§ **Data segment**:
* * * * * * * * *
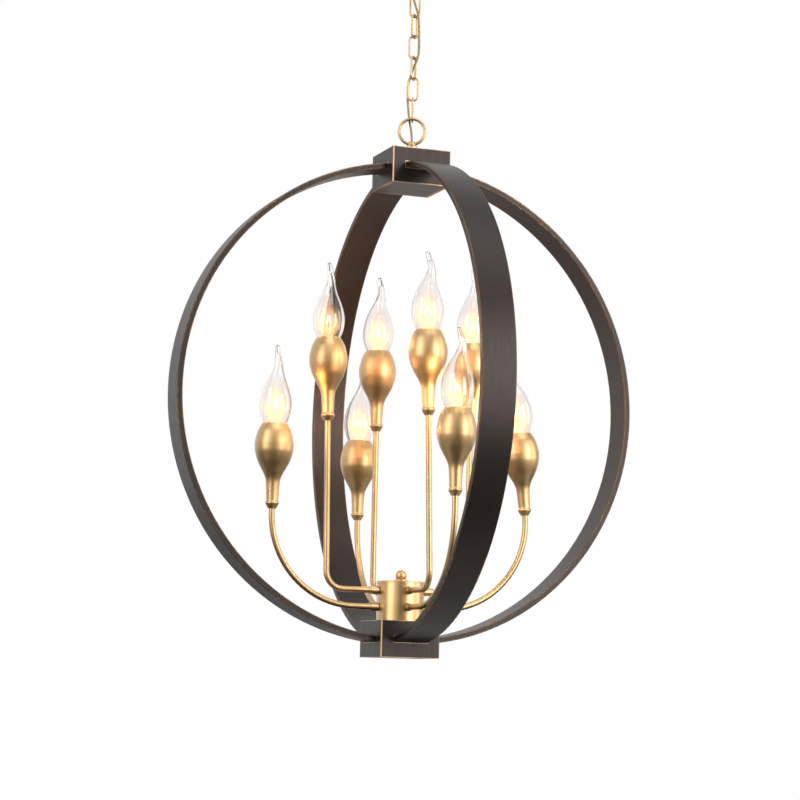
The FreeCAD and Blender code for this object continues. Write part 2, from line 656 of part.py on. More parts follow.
def arm_tube(tier, side):
    depth = HOLDER_FLOOR + HOLDER_FLOOR_THICK + FIT
    outer = pipe(arm_wire(tier, side, ARM_START, depth), ARM_DIA)
    inner = pipe(arm_wire(tier, side, ARM_START, depth), ARM_BORE)
    return placed_arm(outer.cut(inner), tier, side)


def lamp_lead(tier, side):
    depth = HOLDER_FLOOR + HOLDER_FLOOR_THICK
    return placed_arm(pipe(arm_wire(tier, side, LEAD_START, depth), LEAD_DIA), tier, side)


def arm_collar(tier, side):
    near = HUB_DIA / 2 + FIT
    nose = near + ARM_COLLAR_LENGTH - ARM_COLLAR_NOSE
    collar = rod(ARM_COLLAR_DIA, near, nose).fuse(rod(ARM_COLLAR_NOSE_DIA, nose, nose + ARM_COLLAR_NOSE))
    collar = collar.cut(rod(ARM_DIA + 2 * FIT, near - 1, nose + ARM_COLLAR_NOSE + 1))
    return placed_arm(spun(collar, 90, Y_AXIS), tier, side)


def arm_nut(tier, side):
    nut = hex_nut(ARM_NUT_ACROSS, ARM_DIA + 2 * FIT, ARM_NUT_REACH - ARM_NUT_THICK, ARM_NUT_REACH)
    return placed_arm(spun(nut, 90, Y_AXIS), tier, side)


def lamp_cup():
    """Spun tulip cup with a turned lip that slides over the arm."""
    outer = [V(dia / 2, 0, -depth) for depth, dia in CUP_FORM]
    inner = [V(dia / 2 - CUP_WALL, 0, -depth) for depth, dia in CUP_FORM if depth < CUP_HOLLOW]
    lip, bore = CUP_LIP_DIA / 2, ARM_DIA / 2 + FIT
    lip_top = V(lip, 0, outer[-1].z - CUP_LIP_FLARE)
    lip_foot = lip_top - V(0, 0, CUP_LIP_TALL)
    waist = V(lip - CUP_LIP_WAIST, 0, -CUP_LENGTH + CUP_STEP)
    foot = V(bore + CUP_FOOT_WALL, 0, -CUP_LENGTH)
    edges = [smooth(outer), Part.Arc(lip_foot, waist, foot).toShape(), smooth(inner)]
    edges += lines([outer[-1], lip_top, lip_foot])
    edges += lines([foot, V(bore, 0, -CUP_LENGTH), V(bore, 0, -CUP_HOLLOW - CUP_STEP),
                    V(bore + CUP_STEP_WIDTH, 0, -CUP_HOLLOW), V(inner[-1].x, 0, -CUP_HOLLOW), inner[-1]])
    edges += [line(inner[0], outer[0])]
    return turned(edges)


def lampholder():
    floor = -HOLDER_FLOOR
    body = rod(HOLDER_DIA, -HOLDER_TOP - HOLDER_LENGTH, -HOLDER_TOP)
    body = body.cut(rod(HOLDER_BORE, floor, -HOLDER_TOP + 1))
    return body.cut(rod(ARM_DIA + 2 * FIT, -HOLDER_TOP - HOLDER_LENGTH - 1, floor - HOLDER_FLOOR_THICK))


def bulb_glass(turn):
    """Blown envelope with a drawn, bent tail: a shell, open at the neck."""
    def blown(shrink, top):
        rings = [Part.Wire(Part.makeCircle(dia / 2 - shrink, V(side, 0, height), Z_AXIS))
                 for height, dia, side in GLASS_FORM if height <= top]
        return Part.makeLoft(rings, True)

    neck = GLASS_FORM[0]
    mouth = rod(neck[1] - 2 * GLASS_WALL, neck[0] - 1, neck[0] + 1)
    glass = blown(0, GLASS_FORM[-1][0]).cut(blown(GLASS_WALL, GLASS_HOLLOW_TOP)).cut(mouth)
    return spun(glass, turn)


def bulb_base():
    """Candelabra screw base, as a thin cup with a contact at its foot."""
    foot = -HOLDER_FLOOR + CONTACT_GAP
    skirt_end = -BASE_TOP - BASE_SKIRT
    crest, root, skirt = BASE_DIA / 2, BASE_ROOT_DIA / 2, BASE_SKIRT_DIA / 2
    bore, cone, contact = BASE_BORE / 2, BASE_CONE_DIA / 2, BASE_CONTACT_DIA / 2
    points = [V(bore, 0, -BASE_TOP), V(skirt, 0, -BASE_TOP), V(skirt, 0, skirt_end),
              V(crest, 0, skirt_end)]
    turns = int((BASE_THREAD_END + skirt_end) / BASE_PITCH)
    for k in range(turns):
        z = skirt_end - BASE_PITCH * k
        points += [V(crest, 0, z - 0.5 * BASE_PITCH), V(root, 0, z - 0.75 * BASE_PITCH),
                   V(crest, 0, z - BASE_PITCH)]
    points += [V(crest, 0, -BASE_THREAD_END), V(cone, 0, foot + BASE_CONE_FOOT),
               V(contact, 0, foot + BASE_CONTACT_TALL), V(contact, 0, foot), V(0, 0, foot),
               V(0, 0, -BASE_FLOOR), V(bore, 0, -BASE_FLOOR), V(bore, 0, -BASE_TOP)]
    return turned(lines(points))


def filament(turn):
    """Hairpin of support wire that stands on the floor of the base."""
    half = FILAMENT_GAUGE / 2
    top = FILAMENT_TOP - half
    wire = Part.Wire([line(V(-half, 0, -BASE_FLOOR), V(-half, 0, top)),
                      Part.Arc(V(-half, 0, top), V(0, 0, top + half), V(half, 0, top)).toShape(),
                      line(V(half, 0, top), V(half, 0, -BASE_FLOOR))])
    return spun(pipe(wire, FILAMENT_WIRE), turn)


# ---- wiring ------------------------------------------------------------------------------
def cord_points():
    """The cord's route in the part's frame, from the top terminal up to the canopy."""
    angle = math.radians(LOOP_TURN)
    right = V(math.cos(angle), math.sin(angle), 0)
    front = V(math.sin(angle), -math.cos(angle), 0)
    route = [right * u + front * v + V(0, 0, block_top + z) for u, v, z in CORD_ROUTE]
    return [V(0, 0, top_block_z + COVER_THICK + TERMINAL_TALL)] + route + [V(0, 0, -2.0)]


def supply_cord():
    wire, radii = rounded_wire(cord_points())
    cord = pipe(wire, CORD_DIA)
    ratio = cord.Volume / (math.pi * CORD_DIA ** 2 / 4 * wire.Length)
    rounded = [round(radius, 1) for radius in radii]
    print("cord length %.1f, volume ratio %.4f, radii %s" % (wire.Length, ratio, rounded))
    return cord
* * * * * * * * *
§ **Exercise instructions**: Lines from the beginning of the data above through the line containing "LEAD_DIA), tier, side)" are to be returned exactly, and no others.

§ **Answer to the exercise**:
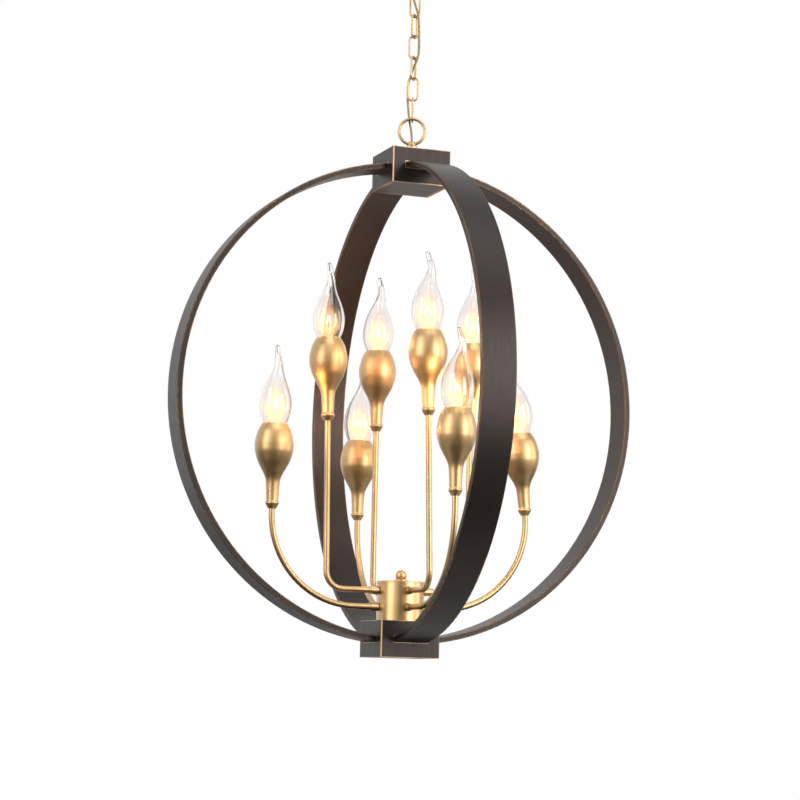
The FreeCAD and Blender code for this object continues. Write part 2, from line 656 of part.py on. More parts follow.
def arm_tube(tier, side):
    depth = HOLDER_FLOOR + HOLDER_FLOOR_THICK + FIT
    outer = pipe(arm_wire(tier, side, ARM_START, depth), ARM_DIA)
    inner = pipe(arm_wire(tier, side, ARM_START, depth), ARM_BORE)
    return placed_arm(outer.cut(inner), tier, side)


def lamp_lead(tier, side):
    depth = HOLDER_FLOOR + HOLDER_FLOOR_THICK
    return placed_arm(pipe(arm_wire(tier, side, LEAD_START, depth), LEAD_DIA), tier, side)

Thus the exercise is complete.